In Luke 13:16 Jesus healed a woman in the synagogue, in full view of all the men there. But the best part is when he called her “Daughter of Abraham”, which more than likely sent shockwaves through the room. This was the first time anyone had ever heard a woman be called something so important. “Sons of Abraham” was a common phrase, but never daughter. This was groundbreaking for the time. Jesus had given this woman equality with men. She now had a place to stand beside them, instead of behind.
And during the famous story of Mary and Martha, an important note is not just that Mary wasn’t in the kitchen cooking and cleaning, but that she was formally learning at the feet of her Teacher alongside the men. Daughters never had this position before. It was unheard of.
And even when a woman’s testimony meant nothing in court, it was a woman who first saw the resurrection of Jesus, which made her the very first preacher and evangelist in history. Mary Magdalene was preaching the good news of Jesus before men even knew his eyes had opened.
So yes. Jesus says women are people too. And he is the one who taught me of the importance women carry in this world. He tells us that we are people. That we matter. That our stories are valid.

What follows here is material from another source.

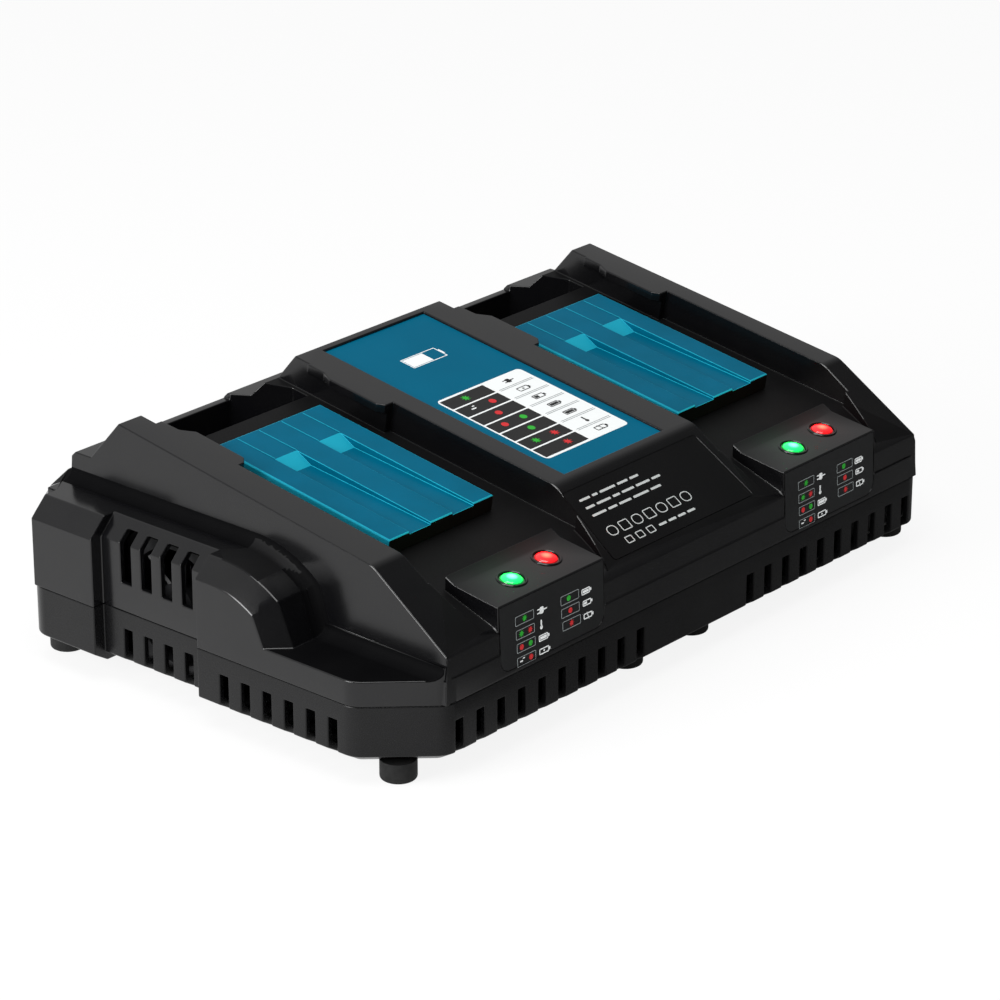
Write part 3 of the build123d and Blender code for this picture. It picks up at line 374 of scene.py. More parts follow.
def make_materials():
    """Every finish of the charger."""
    made = {}
    # Black ABS, injection moulded in a finely eroded tool: satin, with a grain of about 0.35 mm
    # that breaks up the highlights. Drawn a little coarser than the real 0.15 mm so that it shows.
    made["housing"] = surfaced(
        "moulded_black_abs", "#08080a", "#0c0c0d", (0.15, 0.22), 0.35, 0.004,
        IOR=1.53, Specular_IOR_Level=0.45,
    )
    # The same ABS on the bay floors, from a blasted part of the tool: matt, so that it stays dark.
    made["housing_matt"] = surfaced(
        "moulded_black_abs_matt", "#09090a", "#0d0d0e", (0.5, 0.62), 0.4, 0.012,
        IOR=1.53, Specular_IOR_Level=0.12,
    )
    # The same ABS in the coves and on the flanges, darker and almost without reflection: painted shade in
    # the coves and a painted dark reflection on the flanges.
    made["housing_dull"] = surfaced(
        "moulded_black_abs_painted_shade", "#070708", "#0a0a0b", (0.5, 0.62), 0.4, 0.012,
        IOR=1.53, Specular_IOR_Level=0.02,
    )
    # The same ABS in the base, from a coarser part of the tool: duller and a shade paler.
    made["base"] = surfaced(
        "moulded_black_abs_base", "#0c0c0d", "#101011", (0.24, 0.34), 0.4, 0.006,
        IOR=1.53, Specular_IOR_Level=0.27,
    )
    # Teal ABS of the sliding covers, moulded in a polished tool: a soft sheen.
    made["cover"] = surfaced(
        "moulded_teal_abs", "#005771", "#005d7a", (0.3, 0.4), 0.4, 0.004,
        IOR=1.53, Specular_IOR_Level=0.03,
    )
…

I don’t think I have heard a better description of a Christian feminist, than when Sarah Bessey says:
“One needn’t identify as a feminist to participate in the redemptive movement of God for women in the world, The gospel is more than enough. Of course it is! But as long as I know how important maternal health is to Haiti’s future, and as long as I know that women are being abused and raped, as long as I know girls are being denied life itself through selective abortion, abandonment, and abuse, as long as brave little girls in Afghanistan are attacked with acid for the crime of going to school, and until being a Christian is synonymous with doing something about these things, you can also call me a feminist.”
And while I realize that being able to stay home with my kids, homeschool them, and cook nutritious meals for my family is a huge privilege that many families here in the US and around the globe cannot be fortunate to have, I know that is not the only job God created women to have. He created women to fight, to speak, to encourage, to use our talents for this now Kingdom of God. And just like men, these job descriptions look different for each person. I just happen to like staying home with my kiddos, and teaching them. That’s just me. And you are just you.